Rz. 9
Die logisch-systematische Interpretation berücksichtigt den Bedeutungszusammenhang, in dem ein Begriff verwendet wird, also den gesetzlichen Kontext. Dabei gilt das Postulat der Einheit der Rechtsordnung: Jede Norm muss sich widerspruchsfrei in die Rechtsordnung einfügen lassen. Rechtsvorschriften sind so auszulegen, dass keine andere Bestimmung überflüssig wird; tatsächliche Widersprüche müssen harmonisiert werden (Wank, Die Auslegung von Gesetzen, 2. Aufl. 2001, S. 71).
Rz. 10
Bestünden Ansprüche auf bestimmte Leistungen der Jugendarbeit, wäre dies mit erheblichen finanziellen Aufwendungen verbunden.
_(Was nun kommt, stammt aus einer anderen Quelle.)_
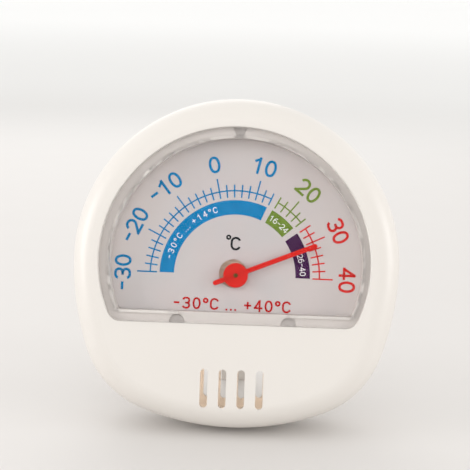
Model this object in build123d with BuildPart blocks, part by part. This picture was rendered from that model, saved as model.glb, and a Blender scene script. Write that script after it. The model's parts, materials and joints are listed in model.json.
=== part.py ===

Wer aus Abs. 1 Satz 1 direkte Leistungsansprüche ableitet, verschafft sich damit zugleich einen gewissen Einfluss auf den Staatshaushalt und dessen Prioritäten. Könnte jeder junge Mensch bestimmte Maßnahmen der Jugendarbeit oder gar die Schaffung bestimmter Dienste oder Einrichtungen gerichtlich erstreiten und im Wege der Zwangsvollstreckung durchsetzen, würden die gesetzgebenden Körperschaften ihre Budgethoheit in diesem Bereich faktisch verlieren. Über die Höhe des Jugendhilfebudgets würden letztlich die Gerichte und nicht mehr die Parlamente entscheiden. Angesichts der Weite des gesetzlichen Tatbestands müsste der Träger der öffentlichen Jugendhilfe bis zur Kapazitätsgrenze (und darüber hinaus) unbegrenzt leisten. Da die finanziellen Ressourcen aber faktisch beschränkt sind, begönne zu Beginn eines Haushaltsjahres der (vollstreckungsrechtliche) Wettlauf der Anspruchsteller um die verfügbaren Haushaltsmittel. Eine Jugendhilfeplanung (§ 80) wäre damit praktisch unmöglich; der Träger der öffentlichen Jugendhilfe könnte seiner Gesamtverantwortung für die Aufgabenerfüllung (§ 79 Abs. 1) nicht mehr gerecht werden. Ein durchsetzbarer Anspruch auf bestimmte Leistungen würde somit praktisch zu einem Stillstand der Jugendhilfe führen, was gesetzlich nicht gewollt sein kann. Wie viel Geld der Staat mit welcher Priorität für welche Leistungen ausgibt, darf nicht in das Belieben des einzelnen Anspruchsberechtigten gestellt werden, sondern muss – weil es sich um (jugend-)politische Entscheidungen handelt (Mrozynski, ZfJ 1999 S. 403, 404) – in der Hand der Gesetzgebungsorgane bleiben (vgl. hierzu Hesse, Grundzüge des Verfassungsrechts, 20. Aufl. 1999, Rz. 289; Jarass, AöR Bd. 110, 1985 S. 363, 389; Jarass/Pieroth, GG, Vorb. vor Art. 1 Rz. 8; Starck, in: v. Mangoldt/Klein, Das Bonner Grundgesetz, Bd. 1, 3. Aufl. 1985, Art. 1 Abs. 3 Rz. 116; vgl. auch Mrozynski, ZfJ 1999 S. 403 f.). Dies spricht entscheidend gegen den materiell-rechtlichen Anspruchscharakter des § 11 Abs. 1 Satz 1. Eine Pflicht, Haushaltsmittel entsprechend dem Umfang der Nachfrage bereit zu stellen, enthält die Vorschrift somit nicht (OVG Schleswig-Holstein, Beschluss v. 23.1.2001, 2 L 51/01; Krug/Grüner/Dalichau, SGB VIII, § 11 Anm. I 1).